Later on that day, as the negotiations go back and forth, they go back and say that they need the final word from the Prime Minister before this deal is okayed. The Prime Minister's own lawyer has laid out a deal, which we now see is under investigation for fraud and breach of trust. Then they say that they have the okay. “We are good to go”.
How can the Canadian public be expected to believe that a lawyer as important as Mr. Perrin, with all the professional and legal obligations he has, would have been involved in the negotiations on his own, would have misrepresented those negotiations to the Prime Minister, would have argued with some fictitious person in the Prime Minister's chair about the stipulation on point number three that they were going to cover off, through the Conservative Party, Mike Duffy's expenses, and would have then turned around and said that he did not know a thing about this and further that he never bothered to tell the Prime Minister? I would find that very surprising for a man of integrity and for a man with the professional and legal responsibilities Mr. Perrin has.
The other interesting point here is that Senator Duffy's lawyer wanted the agreement in writing, and Mr. Perrin did not want to put it in writing. He says, “we aren't selling a car here”. It sounds like we are reading Goodfellas. This is the lawyer for the Prime Minister of the country saying that we are not selling a car here; we are not putting it in writing.
This deal is about transferring money from the Conservative Party, whitewashing an audit, and claiming that a man who is not eligible to sit in the Senate meets the constitutional requirements, and doing all of this but not putting it in writing. Again, who is Mr. Perrin, the Prime Minister's lawyer, representing when he says that they are not selling a car? One has to sign a big legal agreement to sell a car, but they would set up a potentially illegal deal in the Prime Minister's Office, not put it in writing, and not tell the Prime Minister.

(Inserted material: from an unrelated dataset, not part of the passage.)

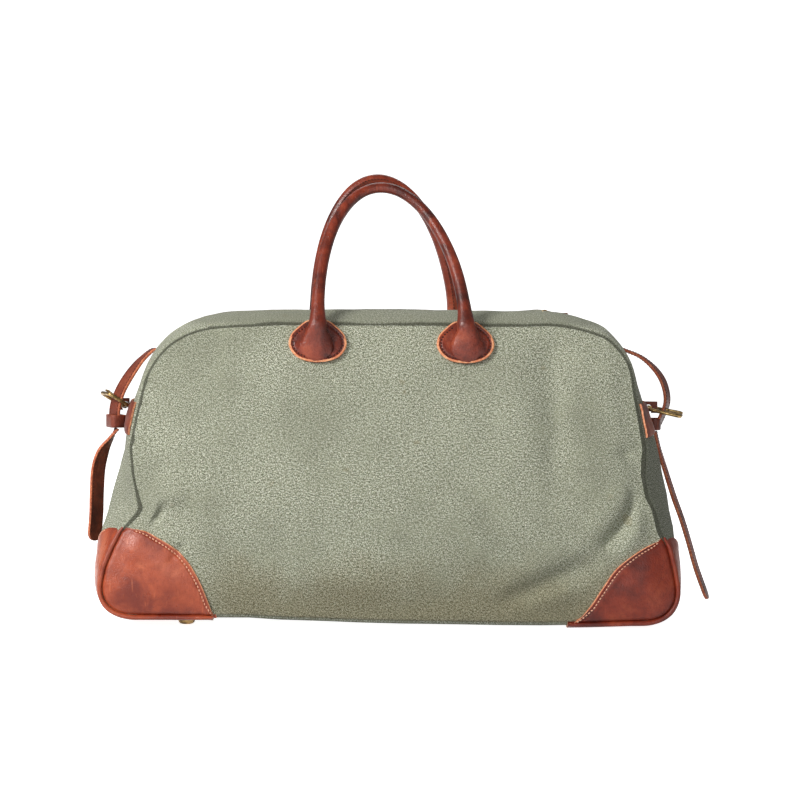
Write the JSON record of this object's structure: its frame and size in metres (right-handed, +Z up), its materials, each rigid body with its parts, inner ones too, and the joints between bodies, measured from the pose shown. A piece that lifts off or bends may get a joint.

We know that the deal goes off the rails on February 27, when poor Nigel Wright is gobsmacked to find out that Mike Duffy has scammed so much money that instead of the $30,000, it is $90,000. Senator Gerstein balks at this point and walks. Nigel Wright is in a pickle, and for whatever bizarre reason, he agrees to cut the cheque himself so that the deal stays in place.
Then we go back again to the lawyer for the Prime Minister of this country, Mr. Benjamin Perrin. On page five of the RCMP's affidavit it says:
Nigel Wright decided that he would personally cover the cost of reimbursing Senator Duffy. After back and forth negotiations between Janice Payne and Benjamin Perrin (legal counsel within the PMO) terms of the agreement were set.
Benjamin Perrin told us on May 21 that he was not consulted on and had not participated in Nigel Wright's decision to write a personal cheque to reimburse Senator Duffy's expenses, and further, he had never communicated with the Prime Minister on this matter.
What we are seeing in this scandal is that a cover-up was orchestrated in the Prime Minister's Office. We have named the names of the senators who were involved in attempting to whitewash the audit, including the call from Wright to Gerstein and from Gerstein to Michael Runia at Deloitte, a friend of his, to try to whitewash an audit. What does whitewashing an audit mean? The audit was about whether Mike Duffy defrauded the people of Canada of $90,000 and had set up a housing scheme to collect the per diems.
We see Senator Tkachuk and Senator Stewart-Olsen involved. We see Senator LeBreton and Senator Gerstein. All of them have acted shamefully, but within the office of the Prime Minister, there were two key people: Nigel Wright, the chief of staff, and Benjamin Perrin, the lawyer for the Prime Minister. How can we believe that nobody told the Prime Minister when, on February 22, they were needing the go-ahead on point three. Point three is about coming up with a scheme to pay Mike Duffy to make him shut up and make the problem go away.